Dans Casti Connubii, Pie XI exprime deux préoccupations : d'abord celle de voir les époux vivre leur sacrement de mariage comme une réalité durable : « Ils ont été sanctifiés et fortifiés par un sacrement spécial, dont la vertu efficace, tout en n'imprimant pas de caractère, dure cependant perpétuellement ».
D'autre part, le Pape ne se lasse pas de répéter qu'il dépend de chacun de faire fructifier ou non ce don de Dieu.
« Tout ceci ne se fait pas sans vous, souligne Pie XI. Il ne faut pas oublier que les hommes ne recueillent les fruits complets des sacrements qu'à la condition de coopérer à la grâce. Pour que la grâce de ce sacrement produise son plein effet, elle requiert la coopération des époux, dont nous avons déjà parlée et qui consiste à faire tout ce qui est en eux pour remplir leur devoir avec zèle ». Ce devoir consiste à être fidèle à toutes les exigences d'un amour vrai. En le réalisant à travers les étapes de toute une vie les chrétiens mariés coopèrent à la grâce de Dieu.
Si le foyer est le sacrement de l'union du Christ et de l'Église, il doit en porter témoignage par ses qualités d'intimité et de fécondité, par le renoncement mutuel de chacun des époux. Ce qui est donné une fois pour toutes doit être aussi acquis tout au long de la vie. Plus les époux seront l'un pour l'autre ce qu'ils doivent être, plus ils recevront aussi la grâce de leur mariage, qui, par leur fidélité, ne cesse d'agir en eux.

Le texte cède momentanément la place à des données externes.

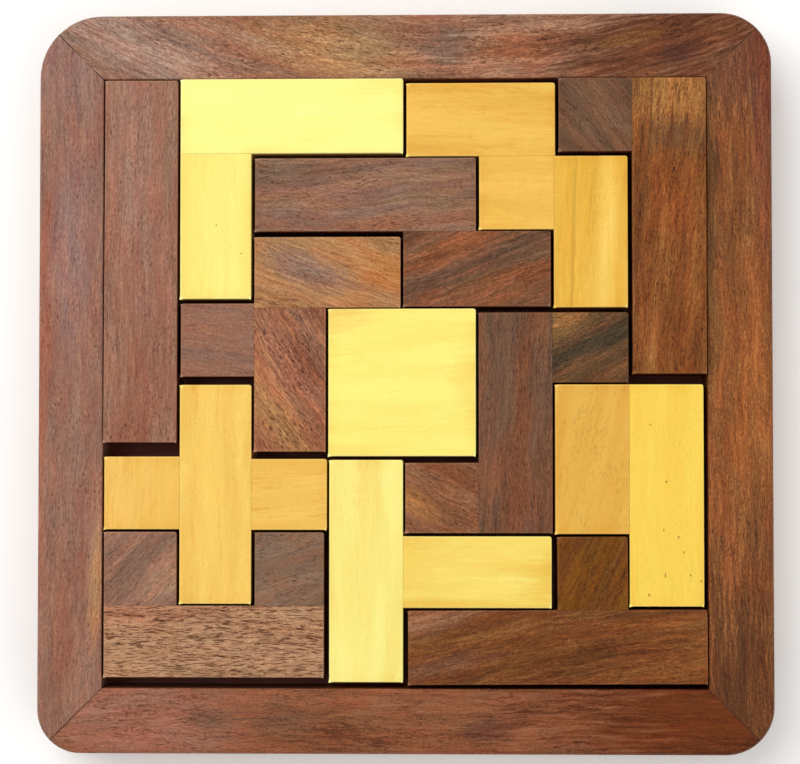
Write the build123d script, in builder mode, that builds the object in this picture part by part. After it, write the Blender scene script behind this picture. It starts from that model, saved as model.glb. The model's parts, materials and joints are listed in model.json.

Méditons, comme Pie XI le recommande aux époux, ces paroles du Cardinal Bellarmin. Paroles consolantes à coup sûr, où le saint formule le sentiment que partagent avec lui d'autres théologiens éminents. Tâchons d'en faire, dans notre vie, une interprétation prudente et une application généreuse.
« Le sacrement de mariage peut se concevoir sous deux aspects : le premier, lorsqu'il s'accomplit, le second, tandis qu'il dure, après avoir été effectué.

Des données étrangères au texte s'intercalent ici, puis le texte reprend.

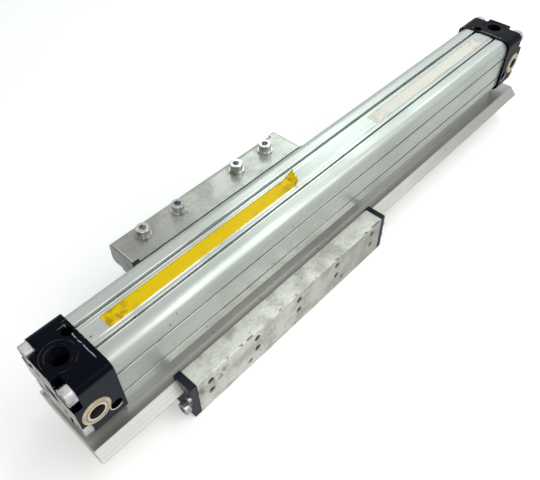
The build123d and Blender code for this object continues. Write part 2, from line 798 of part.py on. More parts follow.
def far_band_shoe():
    """Shoe on the driver that presses the outer band back into its recess."""
    x1 = driver_length / 2 - shoe_inset
    x0 = x1 - shoe_length
    half_y = band_width / 2 - slot_clear / 2
    high = barrel_z0 + outer_recess
    part = block(x0, x1, -half_y, half_y, driver_top, high)
    drop = -band_t / 2 - shoe_clear
    wave = band_wave(outer_band_z, outer_band_z - outer_band_drop, drop)
    flat_start = yoke_hump + band_ramp
    under = outer_band_z + drop
    above = outer_band_z + 2 * outer_band_drop
    face = make_face([*wave, Line((flat_start, 0, under), (driver_length, 0, under)),
                      Line((driver_length, 0, under), (driver_length, 0, above)),
                      Line((driver_length, 0, above), (0, 0, above)),
                      Line((0, 0, above), (0, 0, under - outer_band_drop))])
    return part - extrude(face, amount=band_width, dir=(0, 1, 0), both=True)


def carriage_section():
    """U-shaped section with a plate, two legs and a cavity for the slide elements in each leg."""
    w = carriage_half_width
    section = rect(-w, w, 0, plate_t) + rect(leg_inner_y, w, plate_t - 1, leg_z1)
    section += rect(-w, -leg_inner_y, plate_t - 1, leg_z1)
    section -= rect(leg_inner_y - 1, left_cavity_y, plate_t, cavity_z1)
    section -= rect(-right_cavity_y, -leg_inner_y + 1, plate_t, cavity_z1)
    corners = [v for v in section.vertices() if abs(abs(v.X) - w) < 0.01]
    return chamfer(corners, length=leg_chamfer)


def set_screw_places():
    """X and Z of the adjusting screws in the right leg."""
    reach = carriage_length / 2 - set_screw_margin
    rows = [-reach + i * 2 * reach / (set_screw_rows - 1) for i in range(set_screw_rows)]
    middle_z = rail_mid_z - set_screw_drop
    return [(x, middle_z + s * set_screw_half_gap) for x in rows for s in (-1, 1)]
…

« C'est en effet, un sacrement semblable à l'Eucharistie, qui est un sacrement non seulement au moment où il s'accomplit, mais aussi durant le temps où il demeure ; car, aussi longtemps que les époux vivent, leur communauté est toujours le sacrement du Christ et de l'Église ».
Lorsqu'il s'accomplit : c'est le don mutuel du jour du mariage, le contrat dont nous avons parlé, l'engagement global d'être l'un pour l'autre mari et femme.

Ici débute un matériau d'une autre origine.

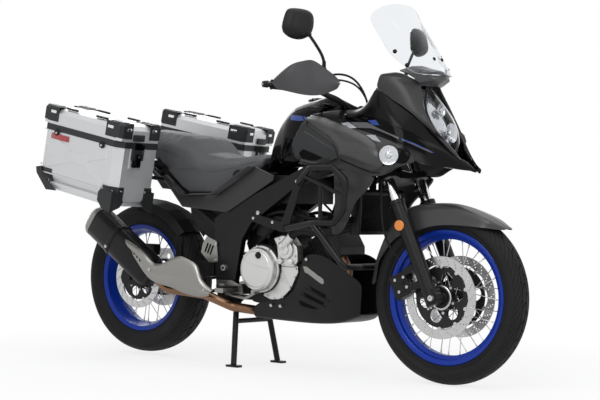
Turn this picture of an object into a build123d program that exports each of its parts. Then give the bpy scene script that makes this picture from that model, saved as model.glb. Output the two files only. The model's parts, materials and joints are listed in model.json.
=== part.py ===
from build123d import *
import os
from math import atan2, cos, degrees, hypot, pi, radians, sin, tan

# Adventure motorcycle with wire wheels and aluminium side cases, standing on its centre stand.
# Millimetres. X forward, Y to the rider's left, Z up; origin on the floor under the middle of the length.
# One STEP file per node. "Right" is -Y. Most shapes are drawn on the right and mirrored.

# ---------------------------------------------------------------- chassis geometry
FRONT_AXLE_X = 808.0
WHEELBASE = 1560.0
RAKE = 25.5               # steering axis from vertical, degrees
TRAIL = 109.0             # ground distance from the steering axis to the front contact patch
REAR_LIFT = 12.0          # rear tyre above the floor on the centre stand

# ---------------------------------------------------------------- wheels and tyres
FRONT_TYRE_R = 330.0
FRONT_TYRE_WIDTH = 110.0
FRONT_BEAD_R = 241.3      # 19 inch rim
FRONT_RIM_HALF = 38.0
REAR_TYRE_R = 321.0
REAR_TYRE_WIDTH = 150.0
REAR_BEAD_R = 215.9       # 17 inch rim
REAR_RIM_HALF = 57.0
RIM_FLANGE = 14.0
RIM_WALL = 4.0
RIM_WELL_DEPTH = 18.0
RIM_WELL_HALF = 13.0
TYRE_SHOULDER_DROP = 22.0
TYRE_SIDEWALL_DROP = 44.0
TYRE_WALL = 10.0
AXLE_R = 10.0
HUB_R = 28.0
HUB_FLANGE_R = 48.0
HUB_FLANGE_T = 6.0
FRONT_HUB_HALF = 64.0
REAR_HUB_HALF = 72.0
FRONT_FLANGE_Y = 30.0
REAR_FLANGE_Y = 36.0
SPOKE_R = 1.8
SPOKE_COUNT = 32
SPOKE_SWEEP = 50.0        # degrees between a spoke's hub end and its rim end
SPOKE_RIM_GAP = 1.0
FRONT_DISC_R = 155.0
FRONT_DISC_INNER_R = 112.0
FRONT_DISC_Y = 67.0
REAR_DISC_R = 130.0
REAR_DISC_INNER_R = 92.0
REAR_DISC_Y = 75.0
DISC_T = 5.0
CARRIER_T = 4.0
CARRIER_LAP = 4.0
CALIPER_AHEAD = -116.0    # front caliper from the axle, along and up the steering axes
CALIPER_UP = 108.0

# ---------------------------------------------------------------- fork and bars
FORK_LEG_Y = 103.0
FORK_OFFSET = 29.0        # legs ahead of the steering axis
LOWER_LEG_R = 28.0
STANCHION_R = 21.5
LEG_BOTTOM = 322.0        # heights along the steering axis from the floor point
LEG_TOP = 748.0
LOWER_CLAMP = 838.0
UPPER_CLAMP = 1058.0
CLAMP_T = 26.0
STEM_R = 16.5
HEAD_TUBE_R = 31.0
BAR_R = 11.0
BAR_CENTRE = (405.0, 1036.0)
BAR_END = (252.0, 432.0, 1118.0)
GRIP_R = 16.5
GRIP_LENGTH = 122.0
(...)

Tandis qu'il dure : il s'agit maintenant d'être, jour après jour, réellement, mari et femme.
À ce consentement qui prend en charge l'autre pour toute la vie, succède une multitude d'actes dans lesquels il faut être fidèle à ses responsabilités. Chacun de ces actes d'amour rend actuel, rend présent l'engagement initial et donc actualise les richesses sacramentelles. Dans la mesure où les époux sont fidèles, ils permettent à Dieu d'agir en eux et à travers eux. Et, dans la mesure où leur comportement est égoïste, ils refusent les richesses du sacrement.
Bellarmin établit une puissante comparaison avec l'Eucharistie pour éclairer cet aspect du sacrement de mariage. Tant que demeurent les apparences du pain, demeure le corps du Christ, et celui qui a faim du Seigneur peut s'approcher et le recevoir.
Tant que demeure, entre les époux, la fidélité à leur devoir, ils coopèrent à l'œuvre de Dieu, ils sont ainsi sanctifiés et fortifiés. Leur amour signifie efficacement l'union du Christ et de l'Église.
Mais si le pain se corrompt, si cette fidélité disparaît, l'œuvre du Christ ne peut s'accomplir.
« Que les époux se gardent donc, conclut Pie XI, de négliger la grâce qui est en eux, mais qu'ils s'appliquent avec soin, à l'observation de leurs devoirs, si laborieuse qu'elle soit, et qu'ils expérimentent ainsi la force, croissant chaque jour davantage, de cette grâce ».
De toute cette vision de foi, qui doit susciter dans le cœur de l'homme et de la femme tant d'actions de grâces, provoquer un tel émerveillement de l'œuvre accomplie par le Christ en eux et à travers eux, de toute cette perspective surnaturelle, découle une exigence très simple, très concrète : les époux chrétiens doivent apprendre à s'aimer, à dépouiller et purifier leur amour, et, peu à peu, arriver à s'aimer de l'amour dont le Christ aime son Église.